Wednesday, August 19, 2009

Eleventh Circuit Affirms Modification of Judgment After the Confirmation of An Arbitration Award

In AIG Baker Sterling Heights, LLC v. American Multi-Cinema, Inc. (08-14600), the Eleventh Circuit affirmed the district court's order and rejected the claim that "the district court violated the mandate in Baker I and went beyond the exclusive grounds for modifying an arbitration award under the Federal Arbitration Act (FAA), 9 U.S.C. §§ 1–16." [Baker I is AIG Baker Sterling Heights, LLC v. Am. Multi-Cinema, Inc., 508 F.3d 995 (11th Cir. 2007)] .

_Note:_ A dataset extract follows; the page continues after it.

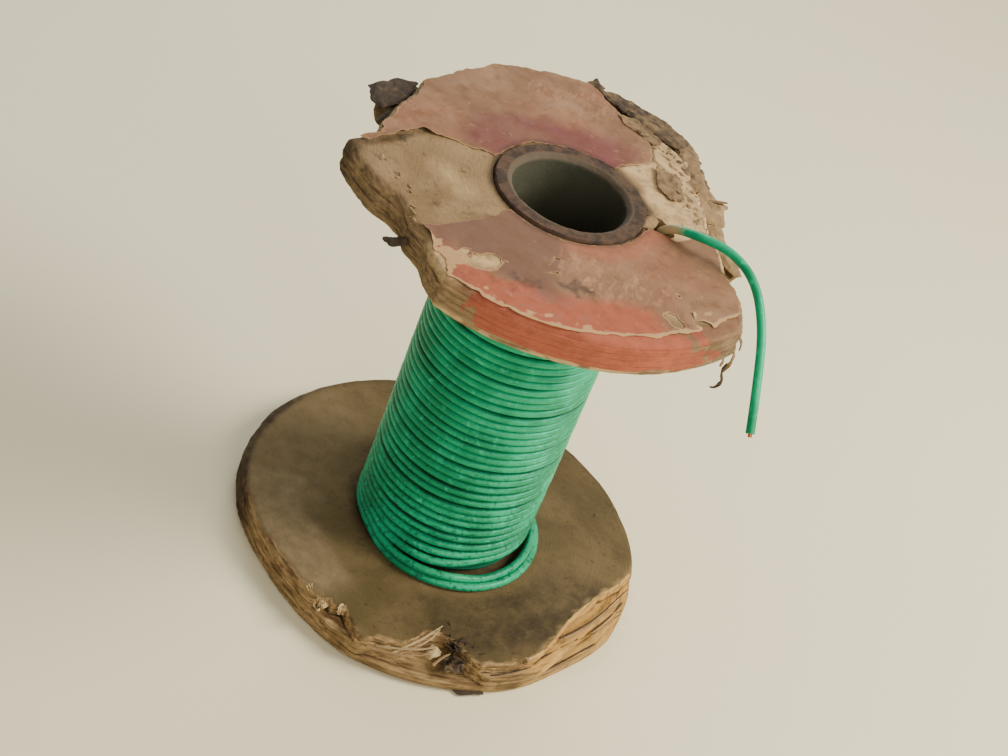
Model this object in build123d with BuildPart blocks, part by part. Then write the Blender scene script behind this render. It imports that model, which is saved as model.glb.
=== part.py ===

The dispute in both Baker I and this decision related to a claim that a portion of the arbitration award had been satisfied prior to the entry of the award. On remand from Baker I, the district court confirmed the arbitration award but amended the judgment to indicate a portion had been satisfied.
The law of the case doctrine and the mandate rule ban courts from revisiting matters decided expressly or by necessary implication in an earlier appeal of the same case...But neither principle applies “when the issue in question was outside the scope of the prior appeal.”...In Baker I, we spoke in pertinent part about the power of courts to correct an “evident material mistake” in an arbitration award.
On remand, the district court entered a judgment entirely confirming the award. Then the district court granted American relief from the district court’s judgment (not the award) to reflect the earlier payment to the taxing authority. Baker argues that this latter decision violated the law of the case and the mandate from the earlier appeal. But as we have pointed out, we discussed in Baker I only modification of the award; we decided nothing expressly or by necessary implication about the district court’s power to grant American relief from a district court judgment or to consider evidence of the payment to the taxing authority. Baker I, therefore, has no decisive role to play here. The district court did not violate the law of the case doctrine or the mandate rule on remand.
The FAA severely limits judicial vacatur and modification of an arbitration award. As the Supreme Court recently confirmed, sections 10 and 11 of the FAA offer the exclusive grounds for expedited vacatur or modification of an award under the statute...We do not see, though, how those FAA sections control in the circumstances of this appeal: the district court neither vacated nor modified the arbitration award. Instead, the district court entered a judgment confirming the award and about two months after that granted American some relief from the judgment under Rule 60(b)(5). 3 Sections 10 and 11 say nothing about court judgments and do not control this appeal.
We instead turn our attention to section 13 of the FAA. That provision says that a judgment confirming an arbitration award, once entered, has the same force and effect as a judgment in a standard civil action and is subject to all the provisions of law relating to those judgments...Under Rule 60(b), a court may relieve a party from a judgment if “the judgment has been satisfied, released, or discharged . . . .” Fed. R. Civ. P. 60(b)(5). This authority encompasses the power to declare a judgment satisfied “when damages are paid before trial or a tortfeasor or obligor has paid the judgment debt.”